» DATA EXCERPT
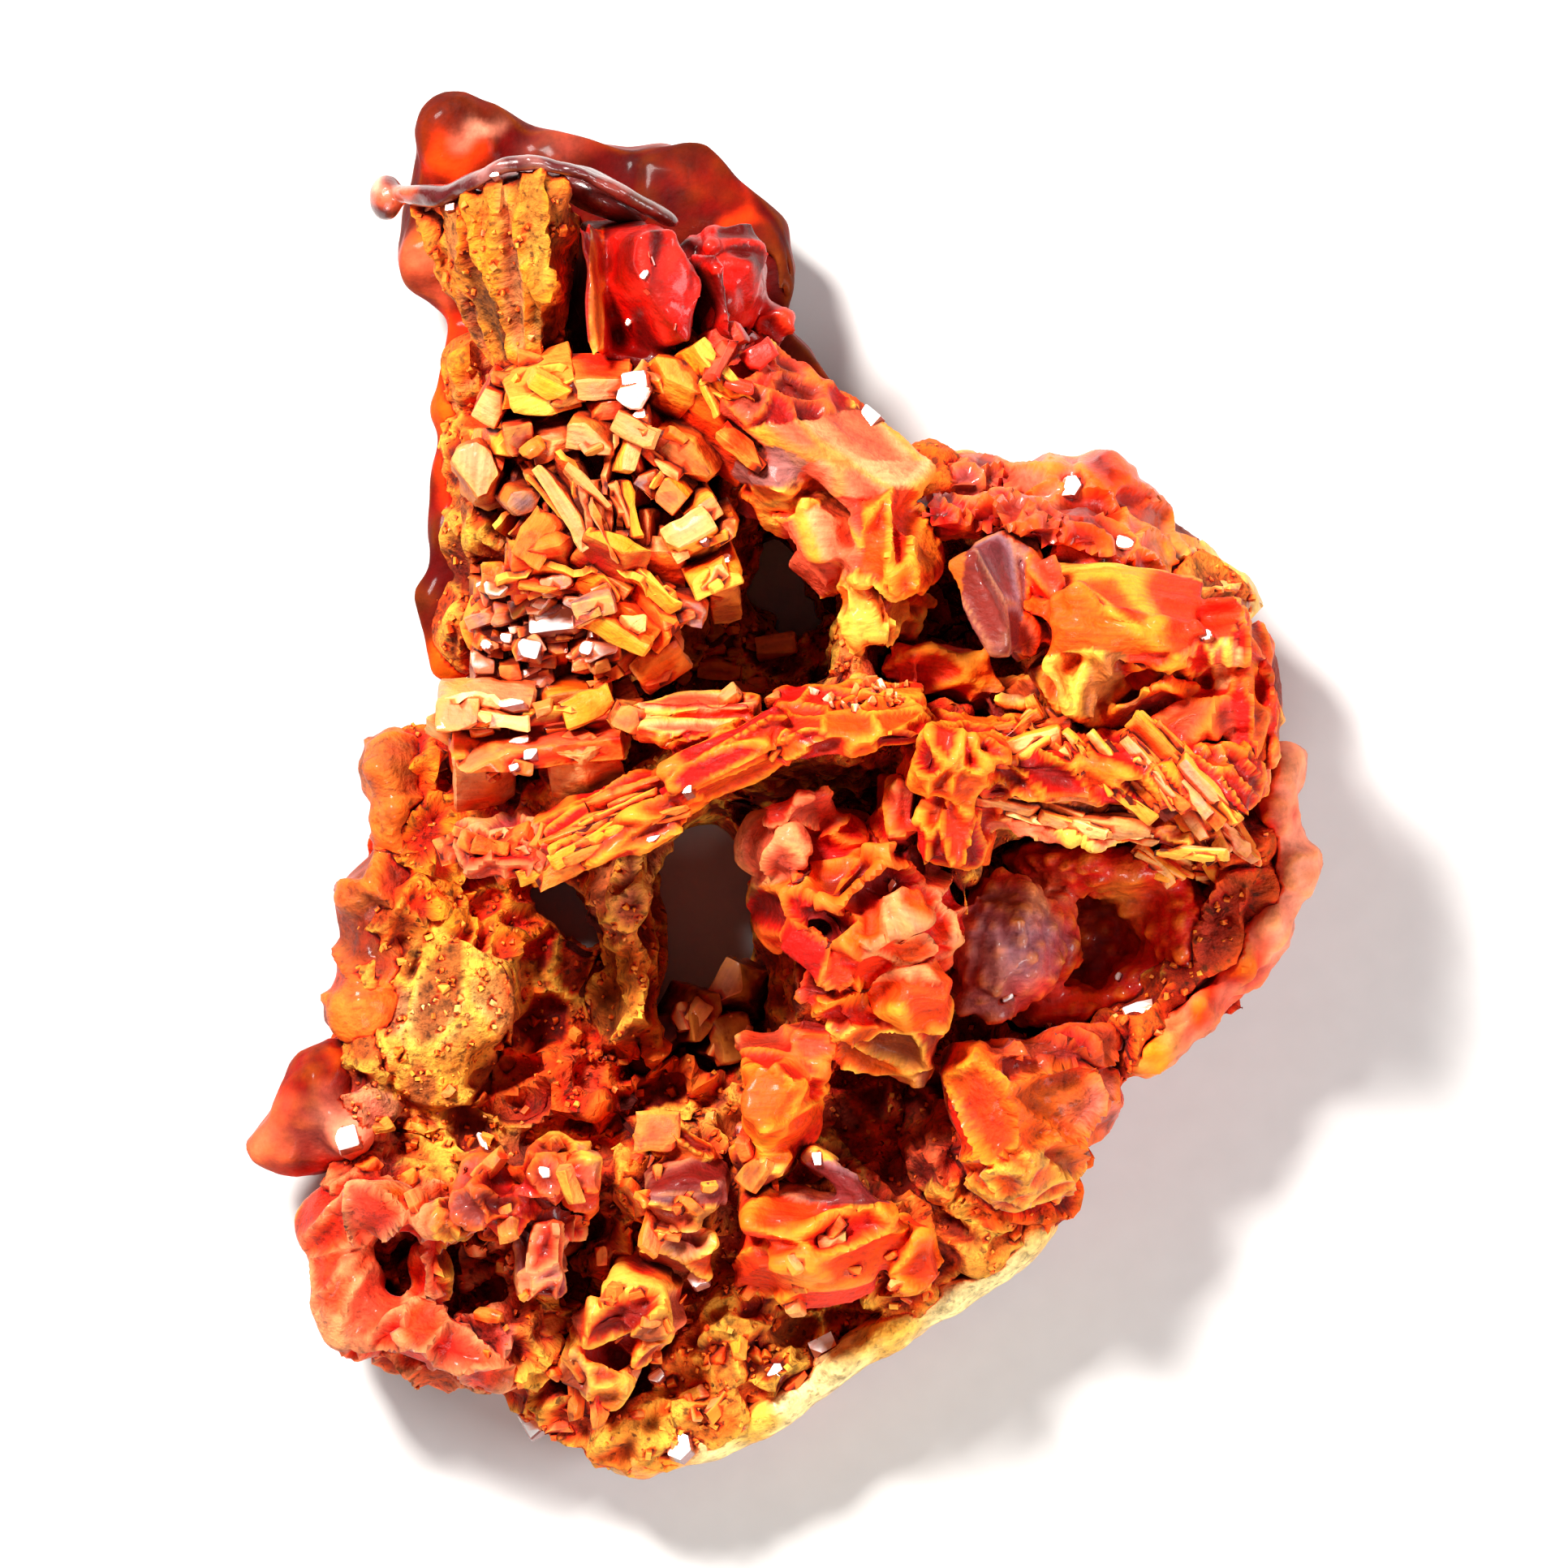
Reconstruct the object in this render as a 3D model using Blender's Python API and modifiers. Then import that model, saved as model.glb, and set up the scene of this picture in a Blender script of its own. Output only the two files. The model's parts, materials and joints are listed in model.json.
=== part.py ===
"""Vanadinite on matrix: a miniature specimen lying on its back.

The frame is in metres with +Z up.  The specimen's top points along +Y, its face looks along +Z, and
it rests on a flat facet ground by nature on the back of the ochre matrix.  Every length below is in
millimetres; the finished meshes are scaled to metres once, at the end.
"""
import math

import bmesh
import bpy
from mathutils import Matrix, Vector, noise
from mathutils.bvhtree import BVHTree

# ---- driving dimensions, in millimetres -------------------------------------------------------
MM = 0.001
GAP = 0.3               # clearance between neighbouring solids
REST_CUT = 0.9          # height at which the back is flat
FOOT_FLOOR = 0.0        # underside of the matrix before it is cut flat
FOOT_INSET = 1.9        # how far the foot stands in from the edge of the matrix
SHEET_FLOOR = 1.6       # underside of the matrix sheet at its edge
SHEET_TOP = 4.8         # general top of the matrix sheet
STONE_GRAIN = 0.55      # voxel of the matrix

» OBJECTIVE
Determine how many lines in the listing above hold the word "import", answering with the number only.

» RESPONSE FOR THIS EXERCISE
6